Saturday, November 26, 2016

Early America: Evidence of original 1620 Plymouth settlement discovered



Students with the remains of Constance the calf.
Credit: Image courtesy of University of Massachusetts Boston

 
Three hundred and ninety-five years after Pilgrims celebrated the first Thanksgiving in Plymouth, Massachusetts, researchers from UMass Boston's Andrew Fiske Memorial Center for Archaeological Research can say they have definitively discovered evidence of the original 1620 Plymouth settlement. Part of the proof involves a calf that UMass Boston students have affectionately named Constance.

For the fourth summer, David Landon, associate director of the Fiske Center, led a group of undergraduate and graduate students in a field school in Plymouth offered through UMass Boston's College of Advancing and Professional Studies. Landon and the students spent five weeks on Burial Hill looking for the site of the original Pilgrim settlement. ​Landon's goal when he started was to find evidence of the original settlement prior to the 400th anniversary of the founding of the Plymouth Colony in 2020. He met his goal four years early, in the first year of a three-year, $200,000 National Endowment for the Humanities (NEH) grant.

Because the original structures weren't built with bricks, the research team couldn't look for foundations. Rather, they had to look for "post and ground construction" -- basically holes for wood, and dirt.

"While we're digging, we're constantly in the process of trying to interpret what we're finding. It really goes to just moving slowly and trying to see if there are any patterns in the flow that we can map out. As soon as that starts, it becomes a slow process. It's about much more than the artifacts -- it's about trying to pin down soil color and trying to understand constructed features that are no longer there," Landon said.

But then Landon's team did start finding 17th century artifacts: 17th century pottery, tins, trade beads, and musket balls -- around that post and ground construction. Landon says the students and researchers were at this point cautiously optimistic that they had found a location inside the settlement walls. And then they found "Constance" -- a calf buried whole in the bottom-most pit. Because native people didn't have domestic cattle, Landon says we know that she lived -- and died -- in the confines of the original Plymouth settlement.

"Constance is a great symbol of this. Oftentimes success in the colony depended on herds of cattle. It became a centerpiece of the economy. So the calf does connect us to that story," Landon said.

Kathryn Ness is the curator of collections at Plimoth Plantation, UMass Boston's partner in this project. She says this discovery is huge.

"Finding evidence of colonial activity inside the original 1620 Plymouth settlement is an incredibly exciting discovery that has the potential to change dramatically our understanding of early European colonization in New England. For the first time, we have proof of where the settlement was located and what kinds of items the Pilgrims owned and used," Ness said. "At Plimoth Plantation, the team's findings will help us further refine our exhibits, as we use archaeological evidence and historical documents as the basis for our portrayal of the past and to ensure that our buildings, activities, and reproduction objects are as accurate as possible. We are looking forward to learning more about their discoveries and seeing what they find next season!"

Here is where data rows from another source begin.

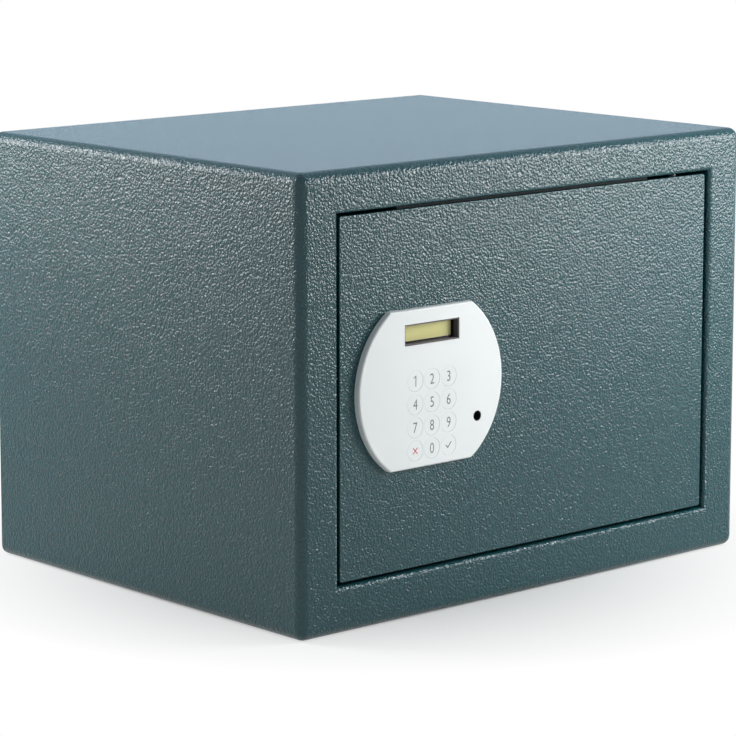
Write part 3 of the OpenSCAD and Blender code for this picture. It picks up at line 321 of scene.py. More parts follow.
casing = add_block("casing", (-HALF_W, FRONT, 0), (HALF_W, BACK, HEIGHT))
select(casing, "FACE", lambda f: f.normal.y > FACING)
bpy.ops.mesh.delete(type="FACE")
select(casing, "EDGE", lambda e: middle(e).y < BACK - MARGIN)
bpy.ops.mesh.bevel(offset=BEND_R * MM, segments=8, affect="EDGES")
select(casing, "FACE", lambda f: f.normal.y < -FACING)
bpy.ops.mesh.inset(thickness=FRAME_INSET * MM)
bpy.ops.transform.resize(value=(OPEN_HALF / (HALF_W - BEND_R - FRAME_INSET), 1,
                                (OPEN_HIGH - OPEN_LOW) / (HEIGHT - 2 * BEND_R - 2 * FRAME_INSET)),
                         center_override=(0, FRONT * MM, HEIGHT / 2 * MM))
bpy.ops.transform.translate(value=(0, 0, ((OPEN_LOW + OPEN_HIGH) / 2 - HEIGHT / 2) * MM))
bpy.ops.mesh.extrude_region_move(TRANSFORM_OT_translate={"value": (0, FLANGE * MM, 0)})
bpy.ops.mesh.delete(type="FACE")
select(casing, "EDGE", lambda e: abs(middle(e).y - FRONT) < NEAR and abs(middle(e).x) < OPEN_HALF + MARGIN
       and OPEN_LOW - MARGIN < middle(e).z < OPEN_HIGH + MARGIN)
bpy.ops.mesh.bevel(offset=RIM_R * MM, segments=6, affect="EDGES")
done_editing()
apply_modifier(casing, "SOLIDIFY", thickness=SHEET * MM, offset=-1, use_even_offset=True)
cut(casing, *[add_rod("drill", "z", (side * FLOOR_HOLE_X, FLOOR_HOLE_Y, 0), ANCHOR_R, DRILL)
              for side in (-1, 1)])
finish_piece(casing, powder_coat, "hammertone_paint", "casing", "body_shell", smooth=35)

# ---- Back and mat ----
# The back is a flat sheet, set into the casing and welded. It has the coating of the casing.
# A needled grey felt mat lies loose on the floor, with round openings over the anchor holes.
MERGE = 0.001


def softened_copy(name, node, width, segments=2, dissolve=1):
    """A copy of a CAD node whose sharp edges are rounded by a width in millimetres."""
    made = bpy.data.objects.new(name, nodes[node].data.copy())
    made.data.name = name
    bpy.context.collection.objects.link(made)
    select(made, "VERT", lambda v: True)
    bpy.ops.mesh.remove_doubles(threshold=MERGE * MM)
    bpy.ops.mesh.dissolve_limited(angle_limit=math.radians(dissolve))
    done_editing()
    round_edges(made, width, segments, angle=35)
    return made


finish_piece(softened_copy("back_sheet", "back_panel", 0.35), powder_coat, "hammertone_paint", "casing",
             "back_panel")

# Needled felt: short grey fibres that lie in all directions, matt, darker and lighter in clouds
FIBRE_MM, CLOUD_MM, FUZZ_DEEP = 0.9, 14, 0.5
needled_felt = new_material("needled_felt")
place = add_node(needled_felt, "TexCoord").outputs["Object"]
fibres = add_node(needled_felt, "TexNoise", {"Vector": place, "Scale": 1 / (FIBRE_MM * MM), "Detail": 6,
                                             "Roughness": 0.75, "Distortion": 2.0})
clouds = add_node(needled_felt, "TexNoise", {"Vector": place, "Scale": 1 / (CLOUD_MM * MM), "Detail": 2})
blend = add_node(needled_felt, "Math", {0: fibres.outputs[0], 1: clouds.outputs[0]}, operation="MULTIPLY")
tone = add_ramp(needled_felt, blend.outputs[0], 0.14, "#26282B", 0.42, "#54585C")
fuzz = add_node(needled_felt, "Bump", {"Height": fibres.outputs[0], "Strength": 0.9,
                                       "Distance": FUZZ_DEEP * MM})
link_surface(needled_felt, add_node(needled_felt, "BsdfPrincipled", {
    "Base Color": tone.outputs[0], "Roughness": 0.95, "IOR": 1.45, "Sheen Weight": 0.35,
    "Sheen Roughness": 0.6, "Normal": fuzz.outputs[0]}))

MAT_HALF_W, MAT_FRONT, MAT_BACK, MAT_T, MAT_HOLE_R = 168, -115.5, 136.5, 3, 14
felt_mat = add_block("felt_mat", (-MAT_HALF_W, MAT_FRONT, SHEET), (MAT_HALF_W, MAT_BACK, SHEET + MAT_T))
select(felt_mat, "FACE", lambda f: True)
bpy.ops.mesh.subdivide(number_cuts=24)
done_editing()
cut(felt_mat, *[add_rod("punch", "z", (side * FLOOR_HOLE_X, FLOOR_HOLE_Y, MAT_T), MAT_HOLE_R, DRILL)
                for side in (-1, 1)])
round_edges(felt_mat, 0.8, segments=3, angle=50)
finish_piece(felt_mat, needled_felt, "grey_felt", "casing", "floor_mat")


# ---- Door stops ----
# Angle strips welded to the flange above and below the opening, coated with the casing.
# Moulded rubber buffers on them keep the door from rattling. A thin black rubber strip along each stop is
# painted shade: it keeps the gap round the door dark.
finish_piece(softened_copy("stop_angles", "door_stops", 0.4), powder_coat, "hammertone_paint", "casing",
             "door_stops")
DRIFT_MM = 30


def moulded(name, light, dark, roughness, grain_mm, depth_mm, **more):
    """Moulded plastic or rubber: a fine texture from the mould and a slight change of tone."""
    material = new_material(name)
    place = add_node(material, "TexCoord").outputs["Object"]
    grit = add_node(material, "TexNoise", {"Vector": place, "Scale": 1 / (grain_mm * MM), "Detail": 3})
    drift = add_node(material, "TexNoise", {"Vector": place, "Scale": 1 / (DRIFT_MM * MM), "Detail": 1})
    tone = add_node(material, "Mix", {"Factor": drift.outputs[0], 6: linear(light), 7: linear(dark)},
                    data_type="RGBA")
    relief = add_node(material, "Bump", {"Height": grit.outputs[0], "Strength": 0.5,
                                         "Distance": depth_mm * MM})
    link_surface(material, add_node(material, "BsdfPrincipled", {
        "Base Color": tone.outputs[2], "Roughness": roughness, "IOR": 1.5, "Normal": relief.outputs[0],
        **more}))
    return material


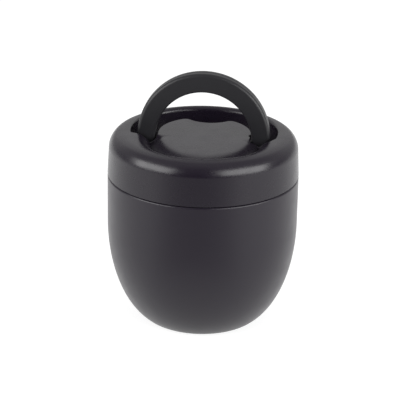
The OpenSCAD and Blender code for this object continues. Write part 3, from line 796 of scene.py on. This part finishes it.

Landon and more students and researchers will be back next summer.

"We've opened the first window but we want a bigger view. We want the bay window. We want to see if we can find other components," Landon said.

For now, researchers and students are cleaning, labeling, and researching what was found this past summer. They're also going to be trying to figure out how Constance died and why she was buried, rather than eaten.